Councillor Josh Matlow

Fighting fraud requires more than just auditor general: Griffiths

October 20, 2012


Toronto Sun
Don Peat , Jenny Yuen

TORONTO – City officials can’t investigate all the fraud complaints reported in Toronto, Auditor General Jeffrey Griffiths said last week.


Griffiths insisted his investigators “do a damn good job” with the resources they have, but added lots of fraud cases are falling through the cracks.


A report from the A-G’s office going to the city’s audit committee next Thursday finds 1,539 people holding business licences from the city – including 759 cabbies, 104 strippers, 170 holistic practitioners and 32 buskers – collected around $20 million in welfare payments while claiming they had zero income between January 2010 and December 2011.


“That didn’t come through the fraud and waste hotline, but it’s work we did,” Griffiths said. “We’ve identified it as a problem. I’m not going to deal with it because I don’t have the resources to look at each one of those 1,500 and it’s not my job. Managers should be managing.”


The A-G’s fraud and waste hotline received 822 complaints last year – up 44% from 2010 – however, Griffiths doesn’t know how many of those are related to welfare fraud.


When a complaint comes in, Griffiths said his office will tell the appropriate manager that there’s a problem and they need to fix it right away. The manager then has to report back to the A-G in a month’s time with a progress report.
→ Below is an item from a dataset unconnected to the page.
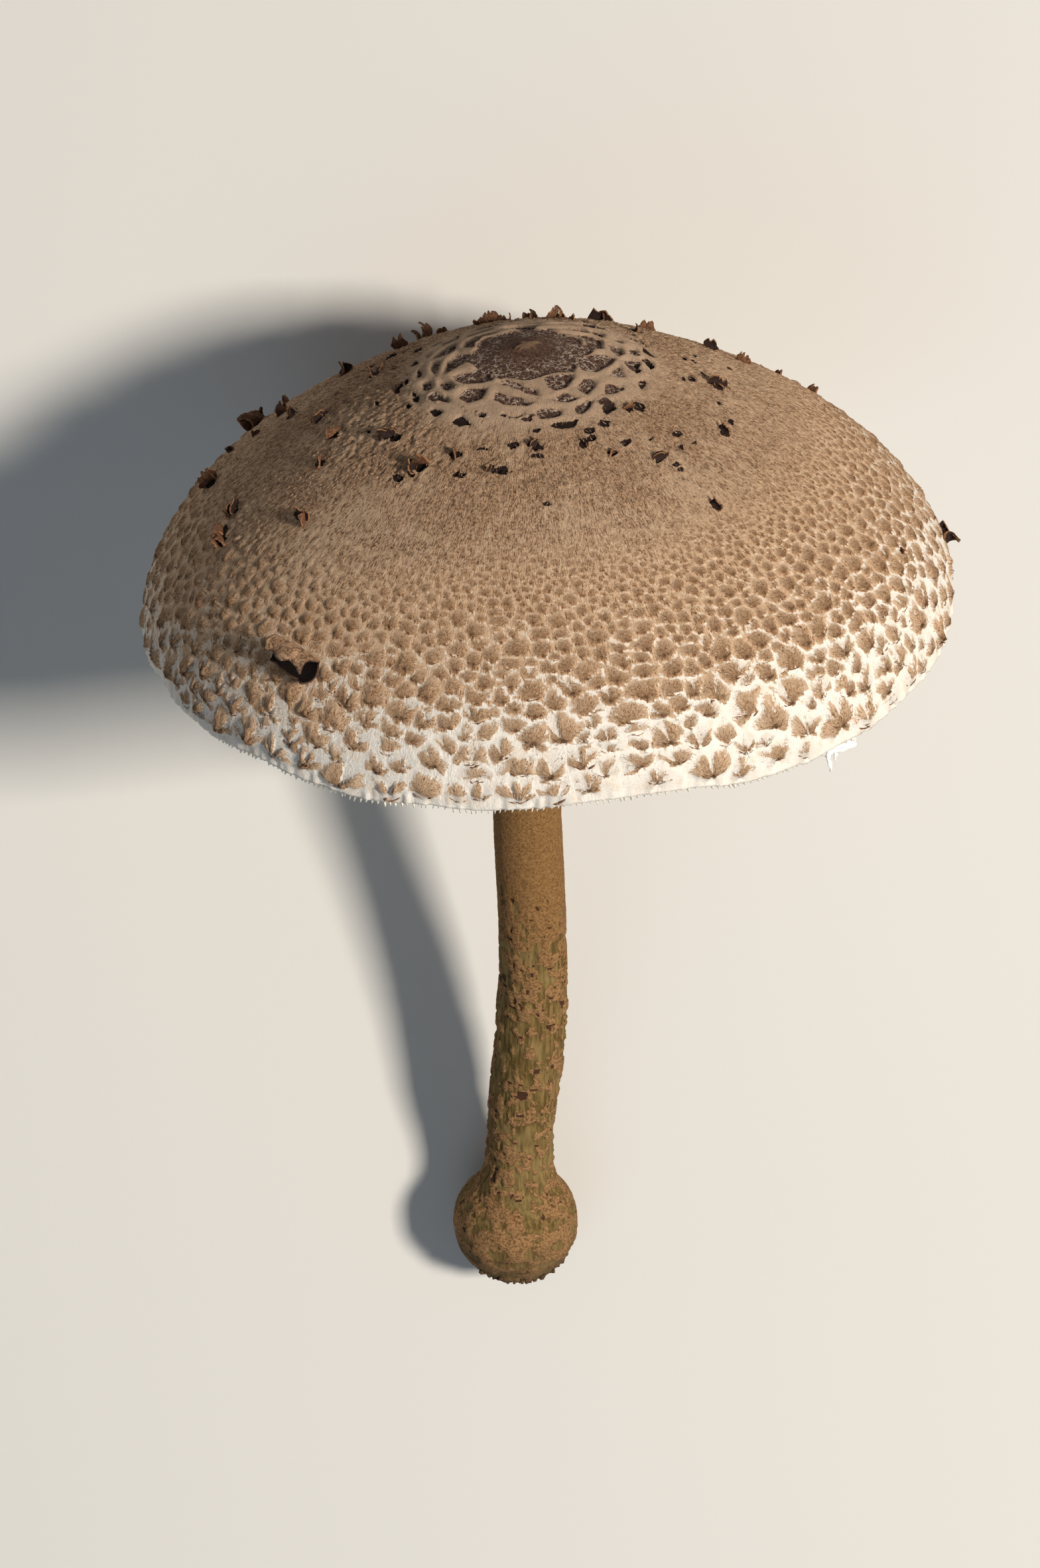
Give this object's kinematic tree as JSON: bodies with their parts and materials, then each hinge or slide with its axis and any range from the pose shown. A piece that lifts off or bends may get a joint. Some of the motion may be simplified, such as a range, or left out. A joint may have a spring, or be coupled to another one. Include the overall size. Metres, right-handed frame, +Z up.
{
  "type": "parasol mushroom",
  "caption": "Picked parasol mushroom lying on its cap's rim and its bulb, with a scaly domed cap, free gills, a loose ring and a slender snake-skin stem.",
  "frame": {"origin": "on the resting surface, in the middle of the footprint's box", "axes": "+Z up from the surface, +Y level from the bulb towards the cap, +X to the side"},
  "size_m": [0.184, 0.2396, 0.1687],
  "materials": {
    "cap_skin": "dry fibrous skin: dark crown disc, tan felt and brown scales over white flesh",
    "gill_flesh": "soft matt cream flesh",
    "stem_skin": "fine velvety snake-skin plates over pale fibrous flesh",
    "ring_veil": "dry felted veil, cream above and brown at the lips"
  },
  "bodies": {
    "root": {"cap": "cap_skin", "gills": "gill_flesh", "stem": "stem_skin", "ring": "ring_veil"}
  },
  "joints": []
}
“If it’s appropriate, we’ll close the file,” he said. “If it’s not, we’ll go back to management and say we’re unhappy with how they dealt with it and to take another look.”


In the case of the cabbies, the social services department would likely be handling any possible fraud.


“Basically, what we’ll do, as we do for every audit we do, we’ll go back in 12 months time to ensure the issue we’ve identified has been addressed,” Griffiths said. “If there’s a complaint that we view as more serious. We will do our own investigation. It’s just professional judgment as what we view as being important.”


Griffiths said there is some level of self-auditing that goes on in the welfare office, but there could be more.


“Management is always responsible,” he said. “It’s their role to deal with any issues that have been identified. I’m sure the province has an interest because

[the issue is] likely Ontario-wide, but I would stress that cabbies outside Toronto are few and far in between.”


While the report notes holding a business licence doesn’t guarantee someone is receiving additional income, it argues it is a factor that should be considered by Toronto Employment and Social Services when reviewing eligibility and employment service planning.


“TESS has a wide variety of investigation techniques that range from interviewing the client, to third party verification and review of financial documentation,” said city spokesman Deborah Blackstone. “In cases where an allegation is found to be true, a variety of actions may be taken including recouping the overpayment and referral for civil or criminal action.”


Councillor Josh Matlow — a member of the audit committee — said there should be a clear to path to verify whether or not someone holding a business license should be collecting Ontario Works.


“What will be interesting to hear at the audit committee is how widespread fraudulent claims have been related to this,” Matlow said. “Why weren’t these actions taken before? They seem not only like reasonable recommendations, they seem to be obvious things to do.”